Has it changed things for you career wise?

Yeah, it’s been brilliant. It feels like I now have a career, which helps! It’s more just like a regular job so I get to see the children at the weekend. It’s 9-5, go to work in my suit, do these tasks and come home. But it means I can still do stuff with my band the Horne section and people seem to come along more now, I don’t know if it’s because of Taskmaster.

Do you get recognised much?

Very seldom which is great. But occasionally I do and people who do really seem to know the programme well. I think it has a nice audience and a lot of people have got in touch to say they’ve had Taskmaster parties and someone was doing a Taskmaster hen night. A group of cub scouts did their version of it too and filmed it – it’s an amazing feeling that people are actually taking it on. People often ask us whether they keep each other’s possessions and they do which is quite nice. The odd thing gets returned like Romesh Ranganathan’s car but Tim Key lost a reindeer skull, which is now hanging in Frank Skinner’s house, and his Perrier Award too. I like that these possessions are moving around peoples’ houses.

Are you hoping it’s just going to run and run?

Yeah. I don’t want to name drop but Frank Skinner said to me recently surely you want a break from it and have a year off and do something else but I really don’t! I’d very happily do at least another five series; I think there are limitless tasks and there are so many people I want to be on it. I don’t get bored in the slightest.

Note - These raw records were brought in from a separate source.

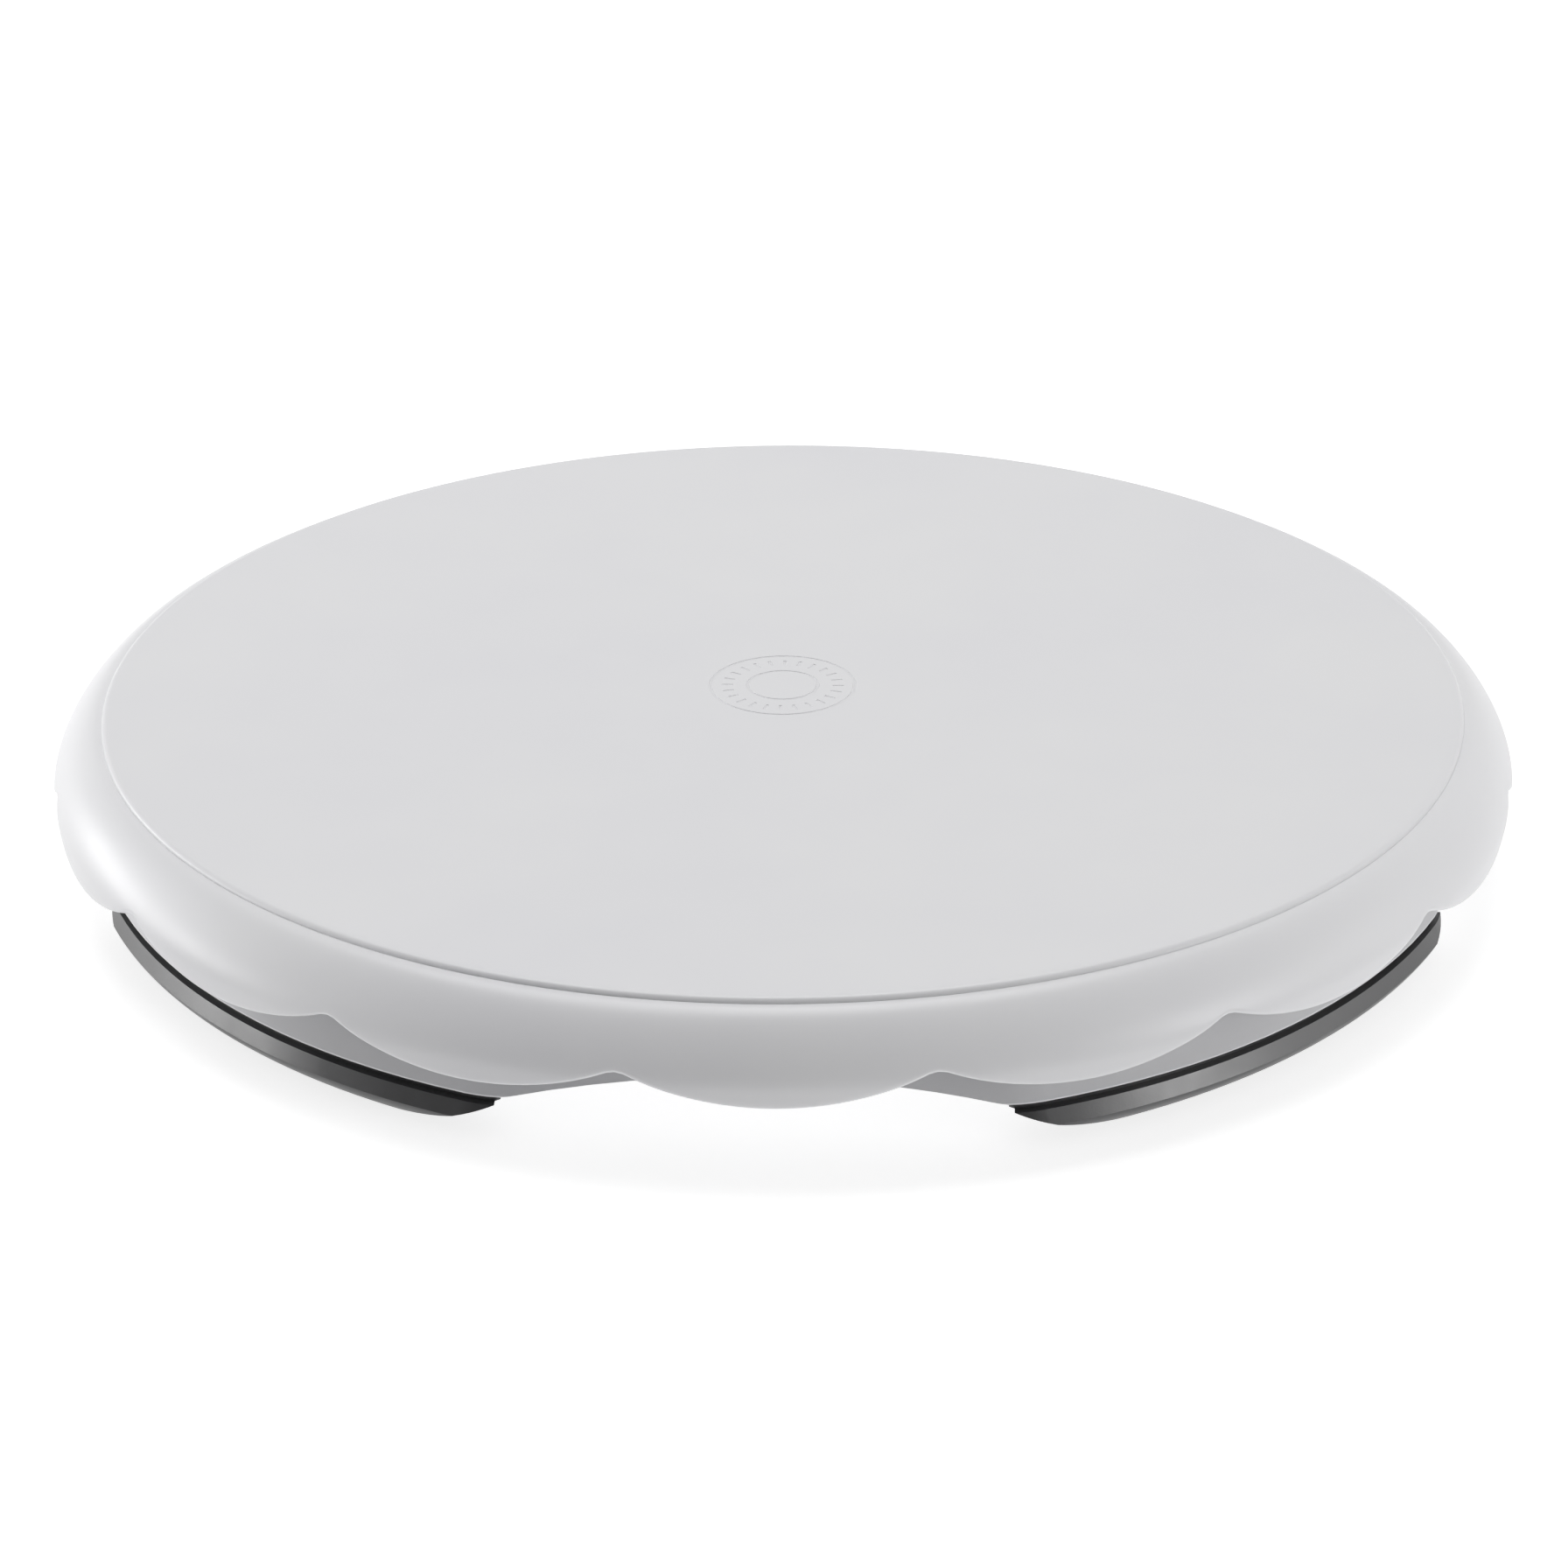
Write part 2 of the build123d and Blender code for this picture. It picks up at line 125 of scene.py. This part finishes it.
def noise(tree_nodes, links, coordinates, scale, detail, stretch=None):
    """A noise pattern in object space, with its scale given per metre."""
    texture = tree_nodes.new("ShaderNodeTexNoise")
    texture.inputs["Scale"].default_value = scale
    texture.inputs["Detail"].default_value = detail
    if stretch is None:
        links.new(coordinates, texture.inputs["Vector"])
    else:
        mapping = tree_nodes.new("ShaderNodeMapping")
        mapping.inputs["Scale"].default_value = stretch
        links.new(coordinates, mapping.inputs["Vector"])
        links.new(mapping.outputs["Vector"], texture.inputs["Vector"])
    return texture.outputs["Fac"]


def remap(tree_nodes, links, value, low, high, start=0.3, end=0.7):
    """Stretch the middle of a pattern to run from low to high."""
    node = tree_nodes.new("ShaderNodeMapRange")
    node.inputs["From Min"].default_value = start
    node.inputs["From Max"].default_value = end
    node.inputs["To Min"].default_value = low
    node.inputs["To Max"].default_value = high
    links.new(value, node.inputs["Value"])
    return node.outputs["Result"]


def blend(tree_nodes, links, factor, colour_a, colour_b):
    node = tree_nodes.new("ShaderNodeMix")
    node.data_type = "RGBA"
    links.new(factor, node.inputs["Factor"])
    node.inputs["A"].default_value = (*colour_a, 1.0)
    node.inputs["B"].default_value = (*colour_b, 1.0)
    return node.outputs["Result"]


def bump(tree_nodes, links, height, distance, after=None):
    node = tree_nodes.new("ShaderNodeBump")
    node.inputs["Distance"].default_value = distance
    links.new(height, node.inputs["Height"])
    if after is not None:
        links.new(after, node.inputs["Normal"])
    return node.outputs["Normal"]


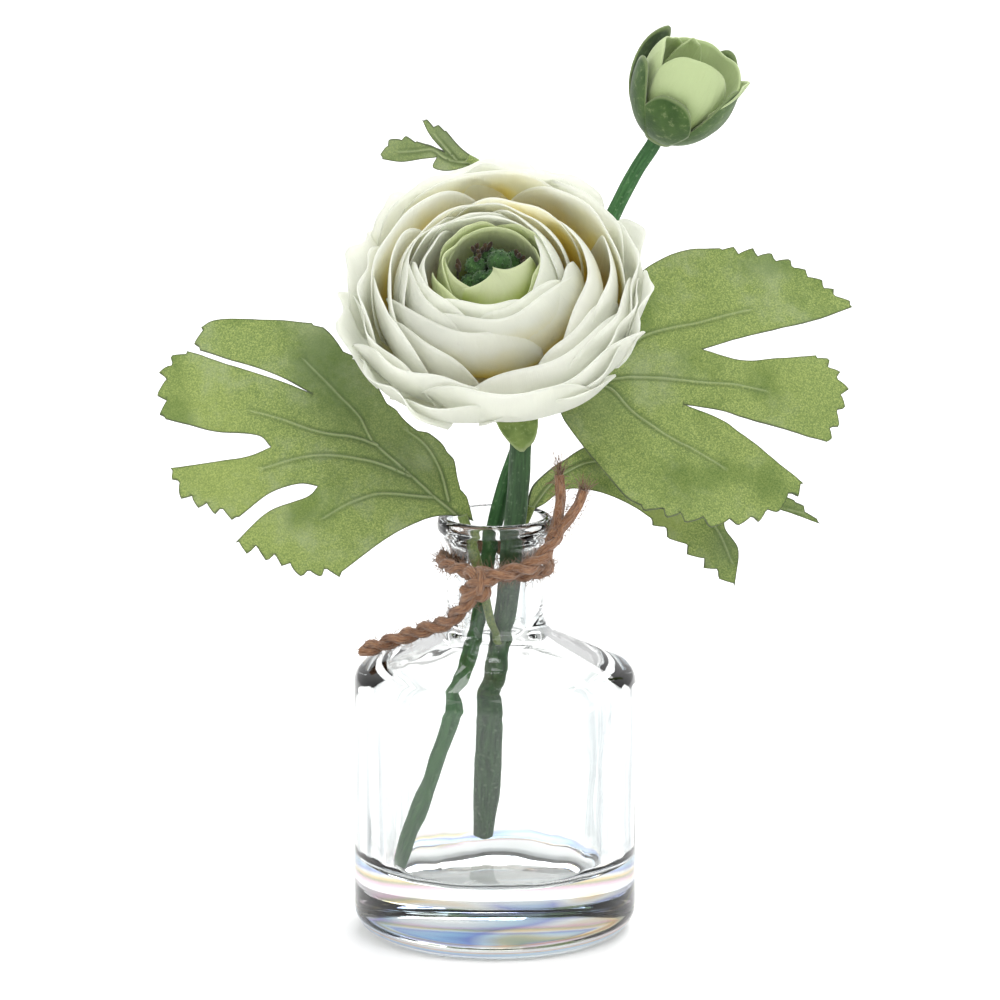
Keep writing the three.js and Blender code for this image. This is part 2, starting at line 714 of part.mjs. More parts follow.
function bloomStamens() {
  const s = STAMENS;
  const [inner, outer] = s.ring;
  const crown = s.foot + s.height;
  const collar = [[inner, s.foot], [outer, s.foot], [outer, crown], [inner, crown], [inner, s.foot]];
  const middle = (inner + outer) / 2;
  const filaments = Array.from({ length: s.count }, (_, i) => {
    const angle = ((i + 0.3 * scatter(i, 7)) / s.count) * 2 * Math.PI;
    const top = s.top - 2 * scatter(i, 8);
    const at = (radius, height) => [radius * Math.cos(angle), radius * Math.sin(angle), height];
    const tip = at(middle + s.lean, top);
    const line = route([at(middle, s.foot + 0.3), at(middle + s.lean, lerp(s.foot, top, 0.5)), tip]);
    const anther = new THREE.OctahedronGeometry(1, 0).scale(0.6, 0.6, 1.3).translate(...tip);
    return [rod(line, [s.filament, s.filament * 0.8], 3, 4), anther];
  });
  return fused([turned(collar, 20), ...filaments.flat()]);
}

function bloomCalyx() {
  const c = CALYX;
  const cup = [
    [0, c.foot], [3, c.foot], [4.4, c.foot + 1.2], [c.radius, c.foot + 3], [c.radius - 0.6, c.top],
    [0, c.top],
  ];
  const sepals = c.angles.map((angle, i) => petal(c.sepal, {
    angle,
    halfWidth: c.halfWidth,
    start: 0.02,
    end: c.lengths[i],
    round: 0.55,
    power: 1.6,
    grid: [4, 4],
    thickness: 0.8,
  }));
  return fused([turned(cup, 16), ...sepals]);
}

// ---------------------------------------------------------------- bud

function budPetals() {
  const steps = 5;
  const side = Array.from({ length: steps + 1 }, (_, i) => alongProfile(BUD.core, i / steps));
  const core = turned([[0, side[0][1]], ...side, [0, side[steps][1] - 1.5]], 10);
  const petals = BUD.petals.flatMap((ring, number) => Array.from({ length: ring.count }, (_, i) => petal(
    { root: [2, 2], belly: [ring.belly, 4], shoulder: ring.shoulder, rim: ring.rim },
    {
      angle: ((i + 0.5 * number) / ring.count) * 2 * Math.PI + 0.15,
      halfWidth: (0.48 * 2 * Math.PI) / ring.count,
      start: ring.start,
      round: 0.16,
      sink: 1.2,
      grid: [4, 4],
      thickness: 0.7,
    },
  )));
  return fused([core, ...petals]);
}

function budSepals() {
  const c = BUD_CUP;
  const seat = [[0, c.foot], [2.2, c.foot], [3.6, c.foot + 0.6], [4.4, 0.6], [0, 0.6]];
  const sepals = c.angles.map((angle, i) => petal(c.sepal, {
    angle,
    halfWidth: c.halfWidth,
    start: 0.03,
    end: c.lengths[i],
    round: 0.5,
    power: 2.2,
    spiral: 0.15,
    grid: [4, 4],
    thickness: c.thickness,
  }));
  return fused([turned(seat, 14), ...sepals]);
}

// ---------------------------------------------------------------- the arrangement

function named(name, geometry, finish) {
  const mesh = new THREE.Mesh(geometry, new THREE.MeshStandardMaterial(finish));
  mesh.name = name;
  return mesh;
}

/** A group whose +Z leans to the front and turns to the side, standing at a seat. */
function flowerHead({ seat, lean, turn }, swing, pieces) {
  const head = new THREE.Group();
  head.position.set(...seat);
  head.rotation.set(lean, swing === 'y' ? turn : 0, swing === 'z' ? turn : 0, 'ZYX');
  head.add(...pieces);
  return head;
}

const bloomHead = flowerHead(BLOOM, 'z', [
  named('bloom_petals', bloomPetals(), FINISH.petal),
  named('bloom_heart', bloomHeart(), FINISH.heart),
  named('bloom_carpels', bloomCarpels(), FINISH.carpel),
  named('bloom_stamens', bloomStamens(), FINISH.stamen),
  named('bloom_calyx', bloomCalyx(), FINISH.sepal),
]);

const budHead = flowerHead(BUD, 'y', [
  named('bud_petals', budPetals(), FINISH.budPetal),
  named('bud_sepals', budSepals(), FINISH.sepal),
]);

const arrangement = new THREE.Group();
arrangement.add(
  named('bottle', bottle(), FINISH.glass),
  named('jute_tie', juteTie(), FINISH.jute),
  named('stem_flower', stem(STEMS.flower), FINISH.stem),
  named('stem_bud', stem(STEMS.bud), FINISH.stem),
  ...Object.entries(LEAVES).map(([name, shape]) => named(name, leaf(shape), FINISH.leaf)),
  bloomHead,
  budHead,
);

export default arrangement;
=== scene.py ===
"""Dresses a silk ranunculus standing in a small glass bottle, with a jute twine tied round its neck."""

import logging
import math
import random
from dataclasses import dataclass, field
from enum import Enum
from typing import Any

import bpy
import numpy as np
from mathutils import Matrix, Vector, geometry, noise


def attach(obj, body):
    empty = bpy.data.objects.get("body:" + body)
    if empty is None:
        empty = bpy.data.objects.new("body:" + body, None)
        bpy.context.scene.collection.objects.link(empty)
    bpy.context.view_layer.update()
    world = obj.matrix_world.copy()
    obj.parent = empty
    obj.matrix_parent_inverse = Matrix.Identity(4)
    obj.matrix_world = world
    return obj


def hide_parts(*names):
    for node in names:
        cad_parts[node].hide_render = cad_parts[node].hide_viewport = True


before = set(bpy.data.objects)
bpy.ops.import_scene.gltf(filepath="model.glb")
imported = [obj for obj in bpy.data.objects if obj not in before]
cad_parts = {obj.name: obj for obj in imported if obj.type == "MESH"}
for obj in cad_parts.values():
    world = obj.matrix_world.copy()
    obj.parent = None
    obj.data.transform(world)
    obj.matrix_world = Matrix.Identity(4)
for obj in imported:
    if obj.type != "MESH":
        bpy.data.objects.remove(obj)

LOG = logging.getLogger("ranunculus")
MM = 0.001  # sizes below are in millimetres, and meshes are in metres
BODY = "root"
SMOOTH_ANGLE = math.radians(55)  # edges flatter than this are shaded smooth
BLADE_SMOOTH_ANGLE = math.radians(60)
SPAN_STEPS = 24  # points laid between two knots of a curve, before they are spaced evenly
GOLDEN_ANGLE = 2.39996  # radians, the turn from each grain of a spiral to the next

Pair = tuple[float, float]
Triple = tuple[float, float, float]
Quad = tuple[float, float, float, float]
Colour = Quad
Stops = list[tuple[float, Colour]]
Rows = np.ndarray
Piece = bpy.types.Object
Material = bpy.types.Material
Socket = bpy.types.NodeSocket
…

Who else would you like on the show?

Lee Mack is so funny; I’d love to see him tackling it, and David Mitchell and Jo Brand. What I like about Mel and Hugh is that they have so much experience so I think Jo would just own it. I’d like to get some foreigners – it’d be nice to have an American with their enthusiasm. They make the programme in Sweden and Belgium now too and I’d like to get one of them over. The show is not a bear pit at all; some panel shows can be accused of people shouting the loudest to get their joke heard but you don’t need to do that in our show.